--- Start ---
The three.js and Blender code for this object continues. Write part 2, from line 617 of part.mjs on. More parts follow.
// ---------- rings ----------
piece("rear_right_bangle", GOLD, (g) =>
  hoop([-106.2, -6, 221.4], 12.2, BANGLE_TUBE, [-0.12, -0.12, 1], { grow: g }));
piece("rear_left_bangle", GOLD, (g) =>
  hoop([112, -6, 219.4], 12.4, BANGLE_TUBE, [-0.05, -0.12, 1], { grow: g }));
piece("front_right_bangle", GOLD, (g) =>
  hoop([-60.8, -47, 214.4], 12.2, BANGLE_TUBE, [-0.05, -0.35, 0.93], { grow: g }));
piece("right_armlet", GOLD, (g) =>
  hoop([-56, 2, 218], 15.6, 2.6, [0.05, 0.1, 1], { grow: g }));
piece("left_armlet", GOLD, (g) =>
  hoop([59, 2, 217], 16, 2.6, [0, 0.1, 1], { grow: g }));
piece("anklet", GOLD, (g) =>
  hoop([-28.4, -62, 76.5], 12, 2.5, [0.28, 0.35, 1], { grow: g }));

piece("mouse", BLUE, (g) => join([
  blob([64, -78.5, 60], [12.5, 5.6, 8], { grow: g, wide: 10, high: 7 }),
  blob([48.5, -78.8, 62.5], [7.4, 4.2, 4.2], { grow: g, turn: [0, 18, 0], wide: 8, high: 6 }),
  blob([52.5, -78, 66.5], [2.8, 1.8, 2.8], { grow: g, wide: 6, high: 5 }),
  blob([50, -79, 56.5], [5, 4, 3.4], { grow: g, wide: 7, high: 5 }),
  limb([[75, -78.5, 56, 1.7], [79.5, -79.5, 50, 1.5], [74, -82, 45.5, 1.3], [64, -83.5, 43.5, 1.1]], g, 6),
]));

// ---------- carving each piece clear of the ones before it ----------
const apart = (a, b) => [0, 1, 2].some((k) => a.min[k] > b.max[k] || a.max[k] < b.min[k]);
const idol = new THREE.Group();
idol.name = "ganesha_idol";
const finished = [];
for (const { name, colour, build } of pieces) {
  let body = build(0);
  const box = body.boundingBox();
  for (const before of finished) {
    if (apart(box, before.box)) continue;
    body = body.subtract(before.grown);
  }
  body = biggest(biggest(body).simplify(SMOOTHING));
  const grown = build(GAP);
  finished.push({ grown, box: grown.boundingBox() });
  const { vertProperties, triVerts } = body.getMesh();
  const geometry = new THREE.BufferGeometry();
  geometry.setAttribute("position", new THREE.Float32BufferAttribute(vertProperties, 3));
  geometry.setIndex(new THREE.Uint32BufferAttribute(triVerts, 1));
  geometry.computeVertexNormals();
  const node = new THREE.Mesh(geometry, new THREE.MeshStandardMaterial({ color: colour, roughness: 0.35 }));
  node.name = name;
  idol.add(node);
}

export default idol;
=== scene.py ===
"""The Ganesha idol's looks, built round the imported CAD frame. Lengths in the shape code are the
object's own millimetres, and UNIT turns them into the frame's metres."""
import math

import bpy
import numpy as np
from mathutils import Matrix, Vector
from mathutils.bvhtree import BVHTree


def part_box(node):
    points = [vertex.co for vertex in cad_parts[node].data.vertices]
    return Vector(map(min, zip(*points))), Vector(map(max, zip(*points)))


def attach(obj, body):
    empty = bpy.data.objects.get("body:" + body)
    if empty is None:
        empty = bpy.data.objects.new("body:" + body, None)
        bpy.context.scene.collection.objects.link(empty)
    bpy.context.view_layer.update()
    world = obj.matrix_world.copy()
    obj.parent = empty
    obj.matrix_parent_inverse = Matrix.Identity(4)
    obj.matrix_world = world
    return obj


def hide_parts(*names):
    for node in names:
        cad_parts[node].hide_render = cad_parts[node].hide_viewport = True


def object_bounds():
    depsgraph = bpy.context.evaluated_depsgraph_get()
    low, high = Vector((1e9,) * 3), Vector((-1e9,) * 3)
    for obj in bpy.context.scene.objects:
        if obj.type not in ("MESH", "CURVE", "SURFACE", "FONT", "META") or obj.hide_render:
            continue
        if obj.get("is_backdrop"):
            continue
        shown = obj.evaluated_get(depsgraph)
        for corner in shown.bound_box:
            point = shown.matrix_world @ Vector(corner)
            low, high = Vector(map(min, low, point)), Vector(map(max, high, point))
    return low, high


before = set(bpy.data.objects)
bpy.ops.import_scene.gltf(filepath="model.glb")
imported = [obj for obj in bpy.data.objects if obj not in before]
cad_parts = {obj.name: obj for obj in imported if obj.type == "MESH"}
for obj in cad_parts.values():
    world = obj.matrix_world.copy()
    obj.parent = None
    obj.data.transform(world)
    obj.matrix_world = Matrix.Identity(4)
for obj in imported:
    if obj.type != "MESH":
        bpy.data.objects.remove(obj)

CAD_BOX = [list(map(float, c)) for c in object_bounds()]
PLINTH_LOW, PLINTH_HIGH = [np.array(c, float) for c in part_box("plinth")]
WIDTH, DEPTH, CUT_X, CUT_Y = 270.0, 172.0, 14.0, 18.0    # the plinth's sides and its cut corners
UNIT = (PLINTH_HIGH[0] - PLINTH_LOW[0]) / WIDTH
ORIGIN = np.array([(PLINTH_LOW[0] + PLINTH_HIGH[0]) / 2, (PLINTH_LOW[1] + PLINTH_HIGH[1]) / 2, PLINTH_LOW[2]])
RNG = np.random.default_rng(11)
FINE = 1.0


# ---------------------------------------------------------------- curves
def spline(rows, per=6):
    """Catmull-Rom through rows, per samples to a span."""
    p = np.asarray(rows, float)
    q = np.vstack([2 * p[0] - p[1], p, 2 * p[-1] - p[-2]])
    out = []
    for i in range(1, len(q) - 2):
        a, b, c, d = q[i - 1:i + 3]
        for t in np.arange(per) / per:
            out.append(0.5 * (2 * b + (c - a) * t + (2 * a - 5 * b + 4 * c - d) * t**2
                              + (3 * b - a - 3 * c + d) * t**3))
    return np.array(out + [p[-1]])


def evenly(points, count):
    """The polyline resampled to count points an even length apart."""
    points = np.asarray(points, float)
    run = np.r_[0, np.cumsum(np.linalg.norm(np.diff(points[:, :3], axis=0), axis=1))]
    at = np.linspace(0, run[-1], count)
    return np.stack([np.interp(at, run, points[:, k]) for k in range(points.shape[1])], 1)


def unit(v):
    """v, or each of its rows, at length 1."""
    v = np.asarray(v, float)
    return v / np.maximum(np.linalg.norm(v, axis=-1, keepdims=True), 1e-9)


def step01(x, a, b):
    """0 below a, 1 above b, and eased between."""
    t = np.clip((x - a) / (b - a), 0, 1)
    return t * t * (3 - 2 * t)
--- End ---
Task goal:
In the listing above, locate the line containing "if (apart(box, before.box)) continue;" and the line containing "bpy.context.view_layer.update()", then transcribe both and every line between them verbatim.

Finished answer:
    if (apart(box, before.box)) continue;
    body = body.subtract(before.grown);
  }
  body = biggest(biggest(body).simplify(SMOOTHING));
  const grown = build(GAP);
  finished.push({ grown, box: grown.boundingBox() });
  const { vertProperties, triVerts } = body.getMesh();
  const geometry = new THREE.BufferGeometry();
  geometry.setAttribute("position", new THREE.Float32BufferAttribute(vertProperties, 3));
  geometry.setIndex(new THREE.Uint32BufferAttribute(triVerts, 1));
  geometry.computeVertexNormals();
  const node = new THREE.Mesh(geometry, new THREE.MeshStandardMaterial({ color: colour, roughness: 0.35 }));
  node.name = name;
  idol.add(node);
}

export default idol;
=== scene.py ===
"""The Ganesha idol's looks, built round the imported CAD frame. Lengths in the shape code are the
object's own millimetres, and UNIT turns them into the frame's metres."""
import math

import bpy
import numpy as np
from mathutils import Matrix, Vector
from mathutils.bvhtree import BVHTree


def part_box(node):
    points = [vertex.co for vertex in cad_parts[node].data.vertices]
    return Vector(map(min, zip(*points))), Vector(map(max, zip(*points)))


def attach(obj, body):
    empty = bpy.data.objects.get("body:" + body)
    if empty is None:
        empty = bpy.data.objects.new("body:" + body, None)
        bpy.context.scene.collection.objects.link(empty)
    bpy.context.view_layer.update()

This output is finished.